My mother’s parents, my grandparents, were Swedish immigrants. For many years I assumed that the cobwebs were a remedy she learned from her parents and their native culture.

I have just been re-reading parts of “A Midsummer Night’s Dream,” and was astonished when Bottom, in conversation with the Elves, Peablossom, Cob, Moth and Mustardseed, says to Cobweb:

“I shall desire you of more acquaintance, good Master Cobweb, if I cut my finger, I shall make bold with you.” (Act III, Sc. 1)

Shakespeare probably wrote the “Dream” about 404 years ago. He obviously knew of the clotting and healing properties of cobwebs in having Bottom speak as he did to the Elve. Maybe Will’s mother used the method on him. (All boys get cuts.)

So if an immigrant Swedish family knew this remedy, and it was known in England four centuries ago, how widespread was that knowledge? Throughout Europe? the World? Older than recorded history? Who knows!!

What about many other folk remedies: certain herbs, leaves, roots? With all the research and development in the laboratories of the pharmaceutical companies, are we overlooking what the “old folks” know? I’m not going to get into the “alternative medicine” issue; I don’t know enough. However, ancient skills and wisdom need examination, not scorn or derision.

And, as I read Shakespeare, as I do again and again, I shall try to be alert to instances of “the Medic.”

Tuesday, May 25, 2010

Introduction To Musings X

SEASON’S GREETINGS 1999
Thanksgiving – Advent – St. Lucy’s Day – Solstice – Christmas – New Year’s – Hanukkah – Twelfth Night – Kwanzaa

As you can plainly see, since June, due to the generosity of John and Renee, I’ve had a Dell computer. I am much slower learning than today’s bright boys and girls, but I keep at it, including, as you will see, trying different type fonts. E-mail address: CJWinFL@aol.com.

This tenth year of Musings comes to you with my strong wish that this has been a good year for you and yours; and that 2000 (Y2K as they say) will be a year of health and happiness.

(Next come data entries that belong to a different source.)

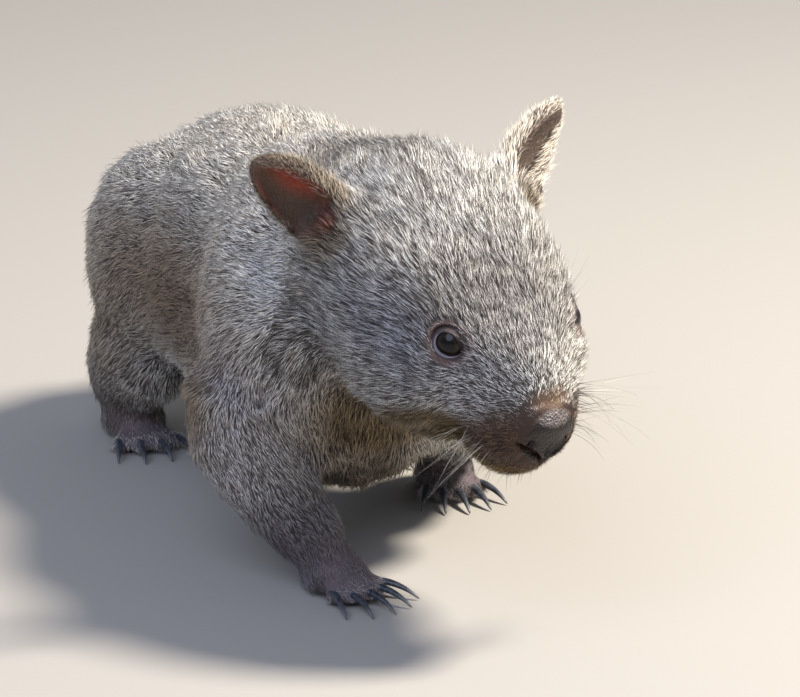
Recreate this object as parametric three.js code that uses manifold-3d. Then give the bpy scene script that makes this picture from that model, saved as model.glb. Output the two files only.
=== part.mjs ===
// A common wombat joey, walking, as a still model of life size.
// Millimetres, +X towards the head, +Y to the animal's left, +Z up, soles on z = 0.
// The outer faces are the tips of the coat; eyes, nose and claws are bare.
import * as THREE from "three";
import { LoftGeometry } from "three/addons/geometries/LoftGeometry.js";
import { mergeVertices } from "three/addons/utils/BufferGeometryUtils.js";
import Module from "manifold-3d";

const wasm = await Module();
wasm.setup();

const V = (x, y, z) => new THREE.Vector3(x, y, z);
const rad = THREE.MathUtils.degToRad;

// The thin cut between neighbours.
const GAP = 0.3;

// Head: its frame starts midway between the ears, x to the nose, y to the left ear.
const HEAD_ORIGIN = V(100, 3, 134);
const HEAD_YAW = rad(13.6);
const HEAD_PITCH = rad(20.1);
const HEAD_ROLL = rad(0.8);
const CRANIUM = { at: [8, 0, -5], size: [46, 44.5, 38] };
const BROW = { at: [33, 0, -2], size: [43, 40, 30] };
const BRIDGE = { at: [66, 0, -8], size: [26, 22, 21] };
const CHEEK = { at: [36, 22, -22], size: [34, 21, 24] };
const CHEEKBONE = { at: [60, 20.5, -13], size: [19, 14, 13] };
const MUZZLE = { at: [72, 0, -18], size: [22, 22, 14] };
const LIP = { at: [82, 7.5, -26.5], size: [14, 11.5, 9.5] };
const CHIN = { at: [74, 0, -37.5], size: [18.5, 14.5, 9] };
const THROAT = { at: [26, 0, -38], size: [38, 28, 24] };
const ORBIT = { at: [63, 18, 1.5], size: [9, 7.5, 8.5] };
const HEAD_BLEND = 9;

// Eyes: the ball and the round opening between the lids.
const EYE_RADIUS = 6.4;
const EYE_AT = [64.1, 22.1, 1.3];
const EYE_LOOKS = [0.55, 0.82, 0.12];
const LID_OPENING = { wide: 4.6, high: 4, flareOut: 1.5, flareIn: 0.9 };
const LID_RIM = { out: 5.6, thick: 0.9 };

// Nose pad, nostrils and mouth.
const NOSE = { at: [92.5, 0, -20.5], size: [8.6, 9.8, 8.8], facets: [18, 12] };
const NOSTRIL = { at: [98.6, 5.4, -22], size: [3, 1.3, 1.9], toe: rad(28) };
const MOUTH = { middle: -34, rise: 8, halfWidth: 15, back: 70, front: 112, gape: 1.3 };

// Ears: base, direction to the tip, direction the cup faces, half width and how round the tip is.
const EAR = { length: 39, depth: 7.5, wall: 2.2, root: 0.35, curl: 2, fold: 4.5 };
const EARS = {
  right: { base: [4, -37, 13], tip: [-0.32, -0.74, 0.6], faces: [0.95, -0.3, 0.05], wide: 13.5, round: 2.2 },
  left: { base: [5, 38.5, 11.5], tip: [-0.45, 0.68, 0.56], faces: [0.95, 0.12, 0.1], wide: 18, round: 1.4 },
};

// Trunk, from rump to neck.
const SPINE = [V(-112, 15, 82), V(-60, 6, 90), V(0, 0, 101), V(54, 0, 114)];
const SPINE_IN_HEAD = [V(5, 0, -8), V(35, 0, -12), V(62, 0, -17), V(80, 0, -21)];
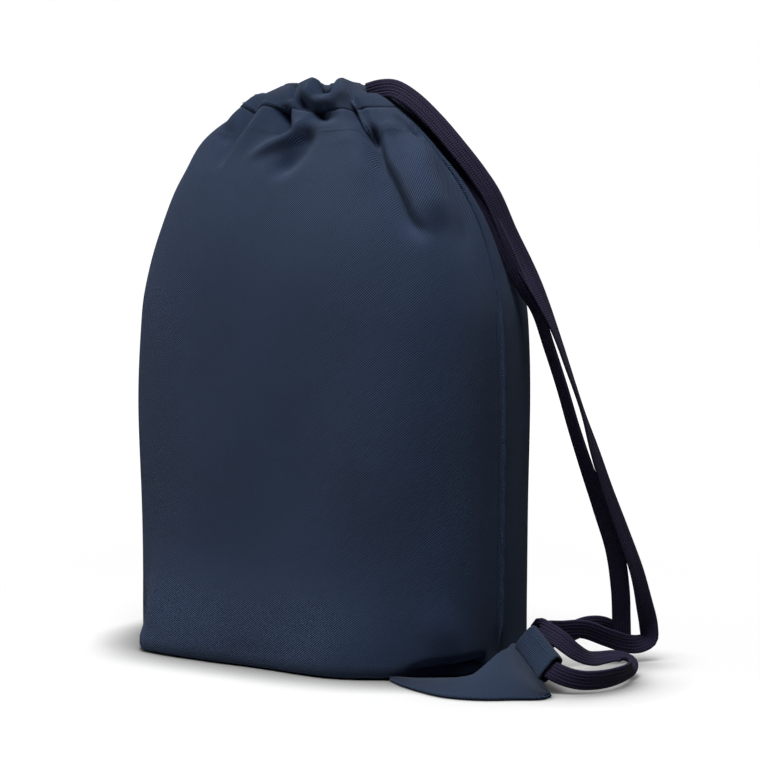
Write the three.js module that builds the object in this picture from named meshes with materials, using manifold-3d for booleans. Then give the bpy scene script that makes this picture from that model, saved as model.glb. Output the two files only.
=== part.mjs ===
// Drawstring backpack, stuffed and standing, drawn shut, with its two shoulder cords.
// Millimetres, +Z up, the front panel faces -Y. The right cord is the one on +X.
import * as THREE from "three";
import { mergeVertices } from "three/addons/utils/BufferGeometryUtils.js";
import Module from "manifold-3d";

const wasm = await Module();
wasm.setup();
const { Manifold, Mesh } = wasm;

// ---- driving dimensions ----
const TOTAL_HEIGHT = 370;
const WALL = 3; // shell thickness that stands for the cloth
const GAP = 0.3; // air left between neighbouring pieces
const BIG = 500;
const RING_SIDES = 56;

// Outer form of the stuffed bag: height, half width, half depth, sideways shift, squareness.
const BODY = [
  { z: 0, a: 121, b: 59, cx: 0, n: 4 },
  { z: 7, a: 128, b: 66, cx: 0, n: 4 },
  { z: 90, a: 129, b: 67, cx: 0, n: 4 },
  { z: 220, a: 126, b: 66, cx: 0, n: 4 },
  { z: 264, a: 118, b: 62, cx: -3, n: 3.8 },
  { z: 289, a: 107, b: 55, cx: -5, n: 3.4 },
  { z: 314, a: 90, b: 46, cx: -7, n: 3 },
  { z: 330, a: 77, b: 37, cx: -8, n: 2.7 },
  { z: 341, a: 58, b: 27, cx: -7, n: 2.3 },
  { z: 346, a: 37, b: 19, cx: -6, n: 2 },
];
const SHOULDER_Z = 280; // above this the wall slopes in, so the inside is lowered as well
const SEAM_Y = -6; // the side seams lie a little in front of the middle
const SEAM = { width: 3, proud: 2.4, bottom: 34, top: 318 };

// Drawcord channel: a flattened ring of hemmed cloth round the mouth.
const CHANNEL = { cx: -6, a: 37, b: 19, holeA: 27.5, holeB: 9.5, wall: 1.3, bottom: 346.4 };
const CHANNEL_END = 30; // half length of the cloth ring; the cords leave past it
const HEM_STITCH = { proud: 0.8, bottom: 348.6, height: 1.5 };

// Flat cord 12 mm wide, drawn as a round one of about the same section.
const CORD_RADIUS = 2.5;
const CORD_SIDES = 8;
const RUN_A = 32.2;
const RUN_B = 14.2;
const RIGHT_RUN_Z = 362.5;
const LEFT_RUN_Z = 353.5;
const RUN_END = 43; // the run ends just outside the channel, where the strands begin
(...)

My health seems stable, with the continued help of physicians and prescriptions. On October 26, I had a pacemaker installed to assist my lagging heart. I have often wondered whether I would see the year 2000. Now there is a good chance I will.

Through the years, in these little essays, I have included events in my personal history. Members of the family like these inclusions. I still have much regret that I know so little about the early lives of my parents. So I share my own, writing about events remembered of my “green years”, even when recollection is painful. (Perhaps in one Musing, Al or Rose might speculate that I am trying to exorcise traumatic specters of my boyhood).

Be that as it may, I raise a glass to you all – Skoal!